Additionally, during development scalability of data computation is of less interest, because in the Internet world it is often not known how many people will have access to an application and this may change over time. Hence, you need to be able to scale dynamically up an down. I observe that more and more of the development efforts in this area have moved to operations, who need to implement monitors, load-balancer and other technology to scale applications. This is also the reason why DevOps is a popular and emerging paradigm for developing and operating Internet-scale web applications, such as Netflix.
Towards New Software Architectures: Bring Computation to Data
The multiple layer approach does make sense and you could it even split it into more layers (“services”), but you have to evaluate carefully complexity and reusability of your service design. More important, you will have to think about new interfaces, because if components are located on different machines or different memory instances, your application will spend a lot of time for moving data between them. For instance, the application logic on the application server may request all customer transactions from the database and then correlate them to write the results back into the database. This requires a lot of data to be transferred from the database to the application server and potentially costs a lot of performance. Finally, it does not scale at all.
This problem first emerged when companies introduced the first Online Analytical Processing (OLAP) engines as part of business intelligence solutions for understanding their business. Database queries proved as too simple and would require to transfer first a lot of data to the application server. Hence, the Structured Query Language (SQL) for databases was extended to cope with these new requirements (e.g. the CUBE operator). Moreover, you can define your own custom functions (e.g. SQL Stored procedures), but they have to be implemented very vendor specific. For instance, distributed databases based on Apache Hadoop support custom functions. However, you can integrate sometimes other programming languages, such as Java. While stored procedures are already an improvement in terms of security (protection against SQL injection attacks), they have the problem that it is very difficult to write sophisticated programs to handle modern Big Data applications. For instance, many applications require machine learning, statistical correlation or other statistical methods. It is difficult to write them as stored procedures and to maintain support for different vendors. Furthermore, it leads again to monolithic applications. Finally, they are not dynamic – the application cannot decide to do any new computation on the fly without reimplementing it in the database layer (e.g. implement a new machine learning algorithm). Hence, I suggest another way to address this issue.
A Standard for Bringing Computation to Data?
As mentioned, we want to support modern Big Data applications by providing suitable language support for machine learning and statistical methods on top of any database system (e.g. MySQL, Hadoop, Hbase or IBM DB2). The next figure illustrates the new approach. The communication between the presentation and service layer works as usual.
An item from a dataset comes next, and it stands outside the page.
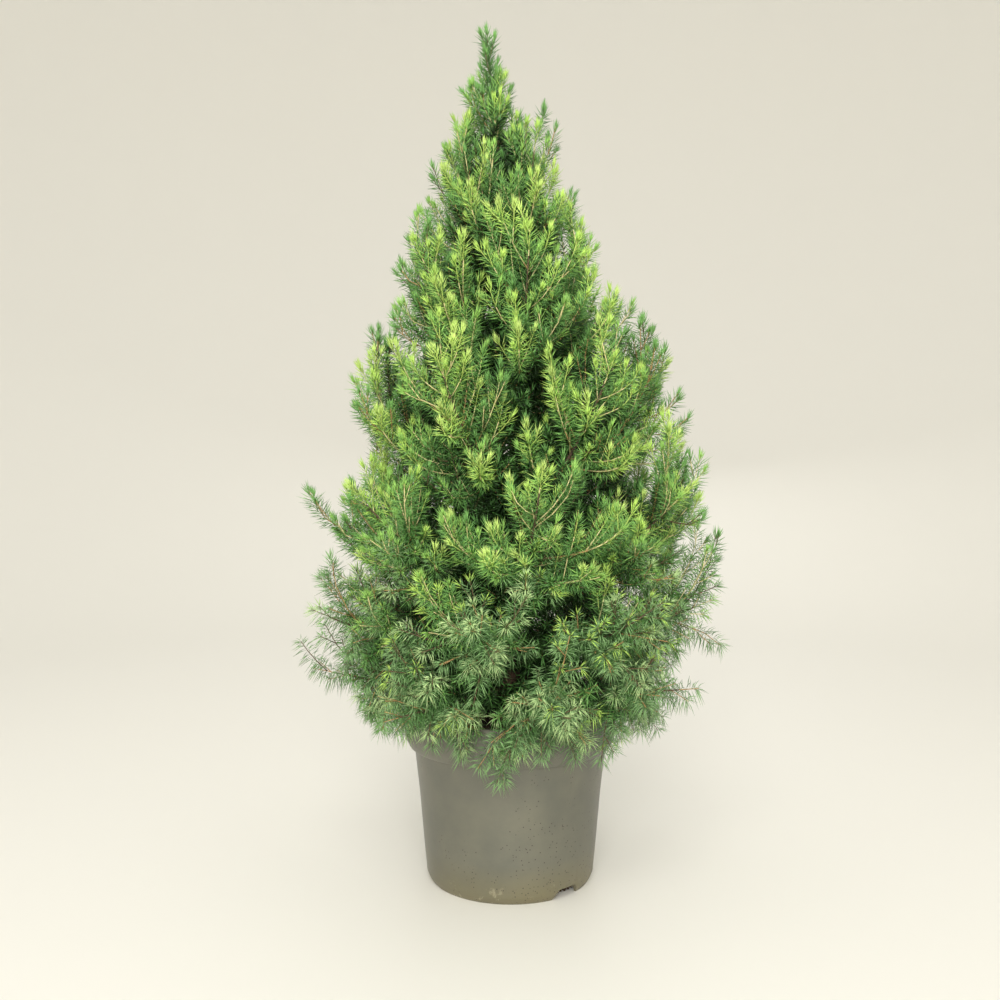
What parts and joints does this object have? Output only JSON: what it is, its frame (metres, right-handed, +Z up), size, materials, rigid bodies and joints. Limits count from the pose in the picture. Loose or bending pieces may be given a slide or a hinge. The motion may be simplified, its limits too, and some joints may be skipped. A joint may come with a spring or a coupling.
{
  "type": "potted dwarf alberta spruce",
  "caption": "Young conical dwarf spruce in a round grey nursery pot, with lime new tips over green and blue-green older needles.",
  "frame": {"origin": "centre of the pot's underside, on the surface the pot stands on", "axes": "+Z up along the plant's height, -Y towards the front, +X to the right of the front"},
  "size_m": [0.4803, 0.4829, 0.962],
  "materials": {
    "pot plastic": "satin",
    "soil": "matte",
    "bark": "matte",
    "needles": "matte"
  },
  "bodies": {
    "root": {"pot": "pot plastic", "soil": "soil", "trunk": "bark", "bough_skirt_1": "bark", "foliage_skirt_1": "needles", "bough_skirt_2": "bark", "foliage_skirt_2": "needles", "bough_skirt_3": "bark", "foliage_skirt_3": "needles", "bough_skirt_4": "bark", "foliage_skirt_4": "needles", "bough_skirt_5": "bark", "foliage_skirt_5": "needles", "bough_skirt_6": "bark", "foliage_skirt_6": "needles", "bough_skirt_7": "bark", "foliage_skirt_7": "needles", "bough_low_1": "bark", "foliage_low_1": "needles", "bough_low_2": "bark", "foliage_low_2": "needles", "bough_low_3": "bark", "foliage_low_3": "needles", "bough_low_4": "bark", "foliage_low_4": "needles", "bough_low_5": "bark", "foliage_low_5": "needles", "bough_low_6": "bark", "foliage_low_6": "needles", "bough_low_7": "bark", "foliage_low_7": "needles", "bough_middle_1": "bark", "foliage_middle_1": "needles", "bough_middle_2": "bark", "foliage_middle_2": "needles", "bough_middle_3": "bark", "foliage_middle_3": "needles", "bough_middle_4": "bark", "foliage_middle_4": "needles", "bough_middle_5": "bark", "foliage_middle_5": "needles", "bough_middle_6": "bark", "foliage_middle_6": "needles", "foliage_upper_1": "needles", "foliage_upper_2": "needles", "foliage_upper_3": "needles", "foliage_upper_4": "needles", "foliage_upper_5": "needles", "foliage_upper_6": "needles", "foliage_high_1": "needles", "foliage_high_2": "needles", "foliage_high_3": "needles", "foliage_high_4": "needles", "foliage_high_5": "needles", "foliage_crest_1": "needles", "foliage_crest_2": "needles", "foliage_crest_3": "needles", "foliage_crest_4": "needles", "foliage_leader": "needles"}
  },
  "joints": []
}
However, the services do not call functions on the data layer, but send any data-intensive computation they want to perform as an R script to the data layer, which executes it and only sends back the result.
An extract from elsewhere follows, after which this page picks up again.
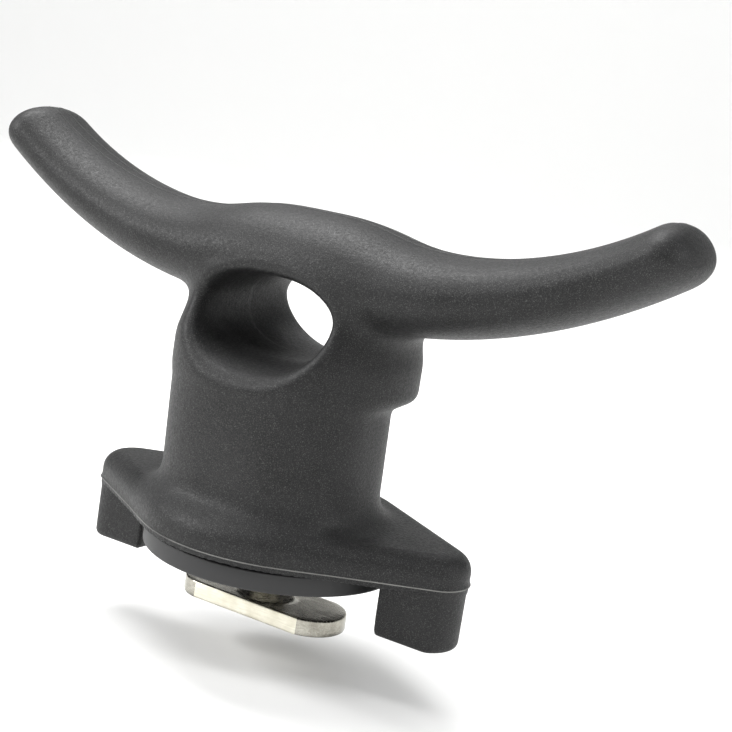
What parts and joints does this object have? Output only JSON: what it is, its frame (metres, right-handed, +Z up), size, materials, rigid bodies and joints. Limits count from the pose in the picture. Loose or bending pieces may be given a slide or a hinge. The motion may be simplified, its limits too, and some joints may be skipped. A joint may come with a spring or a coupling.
{
  "type": "track cleat horn",
  "caption": "Two-horned boat cleat with a line eye, on a rubber pad and two feet, held to an accessory track by a spring-loaded T-bolt.",
  "frame": {"origin": "centre of the rubber pad's underside, where it sits on the track", "axes": "+Z up out of the track, +X along the horns and across the track, +Y along the track and along the line eye, away from the side with the wide flat front"},
  "size_m": [0.1072, 0.0376, 0.0633],
  "materials": {
    "glass_filled_nylon": "fine pebble moulded black glass-filled nylon",
    "pad_rubber": "smooth satin black rubber",
    "stainless_sheet": "stamped stainless sheet",
    "stainless_head": "blanked stainless plate with rough sheared edges",
    "stainless_turned": "turned stainless steel",
    "spring_wire": "drawn stainless spring wire",
    "acetal": "natural white acetal",
    "nylon_ring": "dyed nylon",
    "insert_brass": "turned brass"
  },
  "bodies": {
    "body": {"cleat_body": "glass_filled_nylon", "base_pad": "pad_rubber", "retainer_plate": "stainless_sheet", "guide_bush": "acetal", "spring_seat": "stainless_sheet", "compression_spring": "spring_wire", "plate_screw_1": "stainless_turned", "plate_screw_2": "stainless_turned", "plate_screw_3": "stainless_turned", "threaded_insert_1": "insert_brass", "threaded_insert_2": "insert_brass", "threaded_insert_3": "insert_brass"},
    "tbolt": {"tbolt_head": "stainless_head", "tbolt_shank": "stainless_turned", "spring_cap": "stainless_sheet", "lock_nut": "stainless_turned", "lock_ring": "nylon_ring"}
  },
  "joints": [
    {"name": "tbolt_draw", "type": "slide", "parent": "body", "child": "tbolt", "axis": [0, 0, -1], "range_m": [0, 0.0055], "stiffness_N_per_m": 2500, "springref_m": -0.003, "deforming": ["compression_spring"]}
  ]
}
I observed that the programming language R for statistical computing has been recently integrated in various data environments, such as transactional databases, Apache Hadoop clusters or in-memory databases, such as SAP HANA. Hence, I think R could be a suitable language for describing computation that operates on data. Additionally, R has already a lot of built-in packages for machine learning or statistical data processing. Finally, depending on the openness of the underlying data environment, you can integrate R tightly into it, so you may not have to do extensive in-memory transfers.
The advantage of the approach are:
- business logic stays in the service level and does not move to the data layer
- You can easily add new services without modifying the data layer – so you avoid a tight coupling, which makes it easier to change the data layer or to introduce new functionality
- You can mine R scripts generated by services to determine which computation the user is likely to do next to start executing it before the user requests it.
- Caching and distribution of data processing can be based on a more sophisticated analysis of the R scripts using the R Profiler Rprof
- R is already known by many business analysts or social scientists/psychologists
However, you will need to have some functionality for governing the execution of the R scripts in the data layer. This includes decisions on when to schedule computation or creating new computing/data nodes (e.g. real-time vs batch). This will require a company-wide enterprise architecture approach where you need to define which data should be real-time and which data should be batch-processed. Furthermore, you need to take into account security and separation of concerns.
In this context, Apache Hadoop might be an interesting solution from the technology perspective.
What is next
The aforementioned approach is only the beginning. By using this solution, you can think about true inter-cloud deployments of your application. Finally, you can enable inter-organizational data-processing business processes.